_Task objective_:
Copy exactly, and only, the lines from the line containing "Reconstruct the object" through the last line of the records below, both included.

----------------------------------------

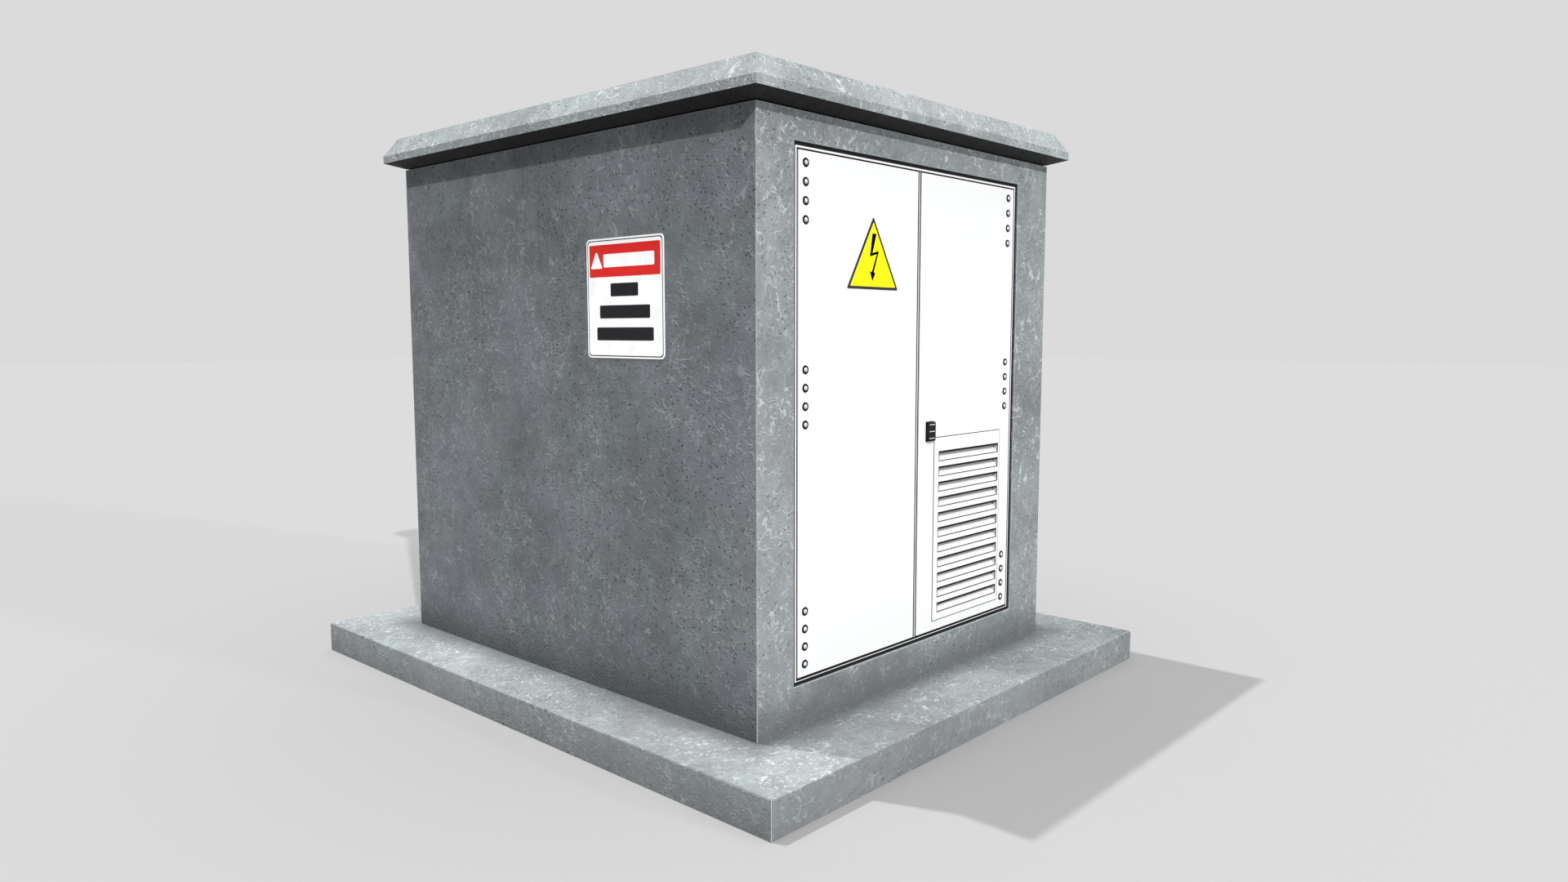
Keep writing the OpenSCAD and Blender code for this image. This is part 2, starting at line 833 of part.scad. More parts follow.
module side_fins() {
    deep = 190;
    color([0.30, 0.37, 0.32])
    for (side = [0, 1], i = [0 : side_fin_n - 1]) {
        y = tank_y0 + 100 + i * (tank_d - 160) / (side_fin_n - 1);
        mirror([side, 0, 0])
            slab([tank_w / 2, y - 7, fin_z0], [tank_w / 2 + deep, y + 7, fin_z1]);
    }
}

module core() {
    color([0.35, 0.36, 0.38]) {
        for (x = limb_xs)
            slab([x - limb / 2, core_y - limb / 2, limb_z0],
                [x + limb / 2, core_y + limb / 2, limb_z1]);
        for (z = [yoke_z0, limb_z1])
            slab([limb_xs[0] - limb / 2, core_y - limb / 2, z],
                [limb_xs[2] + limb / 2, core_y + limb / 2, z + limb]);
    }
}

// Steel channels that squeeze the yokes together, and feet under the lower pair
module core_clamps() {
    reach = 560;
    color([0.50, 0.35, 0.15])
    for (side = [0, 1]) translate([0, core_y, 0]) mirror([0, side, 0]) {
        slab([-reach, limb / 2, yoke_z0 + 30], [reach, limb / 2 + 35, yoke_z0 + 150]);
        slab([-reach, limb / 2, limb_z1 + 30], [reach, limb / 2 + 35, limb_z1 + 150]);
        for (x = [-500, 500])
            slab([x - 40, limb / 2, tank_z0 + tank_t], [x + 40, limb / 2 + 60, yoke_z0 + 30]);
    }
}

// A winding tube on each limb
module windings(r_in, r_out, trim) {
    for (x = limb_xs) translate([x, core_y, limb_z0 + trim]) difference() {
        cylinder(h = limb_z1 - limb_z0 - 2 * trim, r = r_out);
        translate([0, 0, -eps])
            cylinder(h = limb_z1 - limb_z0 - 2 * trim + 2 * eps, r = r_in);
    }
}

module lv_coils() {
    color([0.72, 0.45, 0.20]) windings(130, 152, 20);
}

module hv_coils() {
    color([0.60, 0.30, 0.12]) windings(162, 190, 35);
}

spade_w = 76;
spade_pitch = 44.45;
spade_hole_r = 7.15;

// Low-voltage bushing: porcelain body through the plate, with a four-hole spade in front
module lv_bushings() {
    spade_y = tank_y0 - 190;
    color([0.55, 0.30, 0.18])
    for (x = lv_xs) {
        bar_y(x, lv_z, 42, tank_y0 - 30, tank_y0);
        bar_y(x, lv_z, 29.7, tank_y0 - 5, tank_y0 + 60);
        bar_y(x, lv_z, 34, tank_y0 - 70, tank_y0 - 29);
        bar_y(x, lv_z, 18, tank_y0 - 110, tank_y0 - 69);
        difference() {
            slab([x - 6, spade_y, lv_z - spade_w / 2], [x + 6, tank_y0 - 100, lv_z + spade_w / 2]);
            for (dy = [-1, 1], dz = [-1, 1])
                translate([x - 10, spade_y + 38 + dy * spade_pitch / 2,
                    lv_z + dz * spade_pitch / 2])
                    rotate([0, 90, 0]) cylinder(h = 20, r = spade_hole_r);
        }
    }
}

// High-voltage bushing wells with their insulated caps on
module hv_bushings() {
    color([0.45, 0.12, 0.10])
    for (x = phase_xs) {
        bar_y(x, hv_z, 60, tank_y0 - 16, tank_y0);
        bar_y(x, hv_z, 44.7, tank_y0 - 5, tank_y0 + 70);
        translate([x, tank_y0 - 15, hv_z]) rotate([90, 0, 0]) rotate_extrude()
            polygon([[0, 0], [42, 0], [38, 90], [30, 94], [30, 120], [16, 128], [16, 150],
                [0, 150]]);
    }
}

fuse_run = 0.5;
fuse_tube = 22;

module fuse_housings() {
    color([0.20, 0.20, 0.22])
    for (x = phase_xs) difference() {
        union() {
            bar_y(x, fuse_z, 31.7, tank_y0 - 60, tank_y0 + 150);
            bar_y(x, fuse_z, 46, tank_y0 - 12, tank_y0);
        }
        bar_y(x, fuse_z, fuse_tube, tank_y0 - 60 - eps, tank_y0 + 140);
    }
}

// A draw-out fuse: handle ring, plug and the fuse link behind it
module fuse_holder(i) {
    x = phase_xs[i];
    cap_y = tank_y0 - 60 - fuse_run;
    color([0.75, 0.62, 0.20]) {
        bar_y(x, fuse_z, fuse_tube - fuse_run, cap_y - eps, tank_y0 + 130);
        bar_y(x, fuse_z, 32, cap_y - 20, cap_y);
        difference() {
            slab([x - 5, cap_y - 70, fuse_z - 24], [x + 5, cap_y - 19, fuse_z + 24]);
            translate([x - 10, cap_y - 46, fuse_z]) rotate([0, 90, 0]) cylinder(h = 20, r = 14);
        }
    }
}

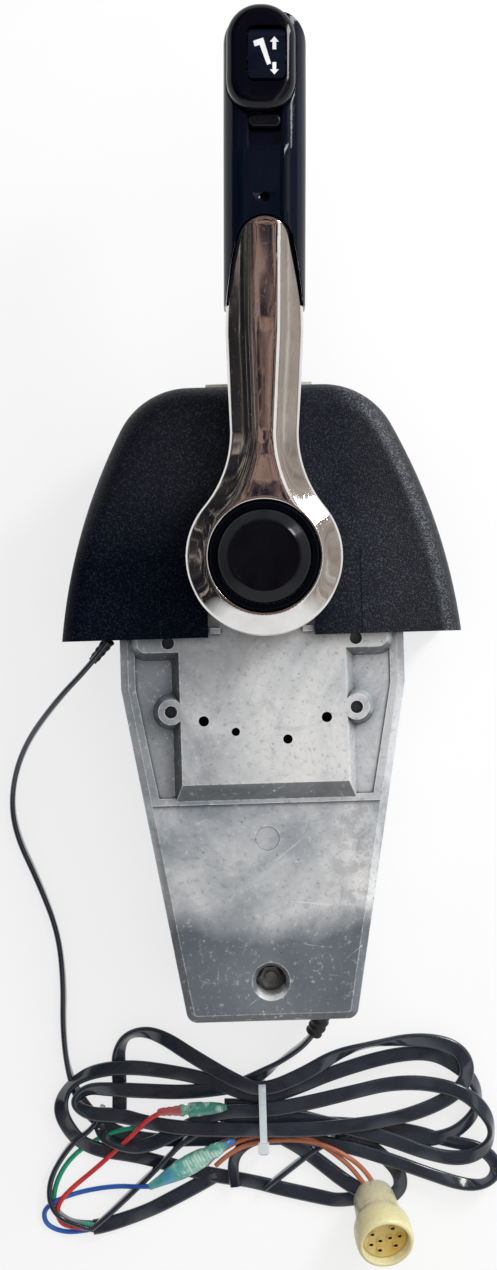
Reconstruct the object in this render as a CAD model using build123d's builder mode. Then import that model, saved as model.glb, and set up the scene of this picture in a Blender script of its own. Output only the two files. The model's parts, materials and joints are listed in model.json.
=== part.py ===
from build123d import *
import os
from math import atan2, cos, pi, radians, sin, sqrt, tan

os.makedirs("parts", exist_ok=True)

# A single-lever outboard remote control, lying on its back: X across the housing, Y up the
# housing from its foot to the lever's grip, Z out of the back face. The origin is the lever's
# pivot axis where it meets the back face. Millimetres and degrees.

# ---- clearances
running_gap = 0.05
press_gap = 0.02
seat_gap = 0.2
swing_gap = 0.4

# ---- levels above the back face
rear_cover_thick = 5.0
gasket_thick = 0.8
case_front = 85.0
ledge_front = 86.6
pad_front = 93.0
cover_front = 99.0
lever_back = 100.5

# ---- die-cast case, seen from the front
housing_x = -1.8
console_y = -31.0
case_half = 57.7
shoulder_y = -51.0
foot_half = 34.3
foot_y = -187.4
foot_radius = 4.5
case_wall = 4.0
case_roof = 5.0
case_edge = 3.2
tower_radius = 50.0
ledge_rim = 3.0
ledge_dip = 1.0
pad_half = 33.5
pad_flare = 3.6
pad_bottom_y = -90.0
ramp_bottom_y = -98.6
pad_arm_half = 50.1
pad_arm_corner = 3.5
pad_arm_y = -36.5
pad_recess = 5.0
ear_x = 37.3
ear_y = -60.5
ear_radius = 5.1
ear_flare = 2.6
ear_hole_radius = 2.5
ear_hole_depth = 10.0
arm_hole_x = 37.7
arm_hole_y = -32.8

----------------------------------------

_Result for this task_:
Reconstruct the object in this render as a CAD model using build123d's builder mode. Then import that model, saved as model.glb, and set up the scene of this picture in a Blender script of its own. Output only the two files. The model's parts, materials and joints are listed in model.json.
=== part.py ===
from build123d import *
import os
from math import atan2, cos, pi, radians, sin, sqrt, tan

os.makedirs("parts", exist_ok=True)

# A single-lever outboard remote control, lying on its back: X across the housing, Y up the
# housing from its foot to the lever's grip, Z out of the back face. The origin is the lever's
# pivot axis where it meets the back face. Millimetres and degrees.

# ---- clearances
running_gap = 0.05
press_gap = 0.02
seat_gap = 0.2
swing_gap = 0.4

# ---- levels above the back face
rear_cover_thick = 5.0
gasket_thick = 0.8
case_front = 85.0
ledge_front = 86.6
pad_front = 93.0
cover_front = 99.0
lever_back = 100.5

# ---- die-cast case, seen from the front
housing_x = -1.8
console_y = -31.0
case_half = 57.7
shoulder_y = -51.0
foot_half = 34.3
foot_y = -187.4
foot_radius = 4.5
case_wall = 4.0
case_roof = 5.0
case_edge = 3.2
tower_radius = 50.0
ledge_rim = 3.0
ledge_dip = 1.0
pad_half = 33.5
pad_flare = 3.6
pad_bottom_y = -90.0
ramp_bottom_y = -98.6
pad_arm_half = 50.1
pad_arm_corner = 3.5
pad_arm_y = -36.5
pad_recess = 5.0
ear_x = 37.3
ear_y = -60.5
ear_radius = 5.1
ear_flare = 2.6
ear_hole_radius = 2.5
ear_hole_depth = 10.0
arm_hole_x = 37.7
arm_hole_y = -32.8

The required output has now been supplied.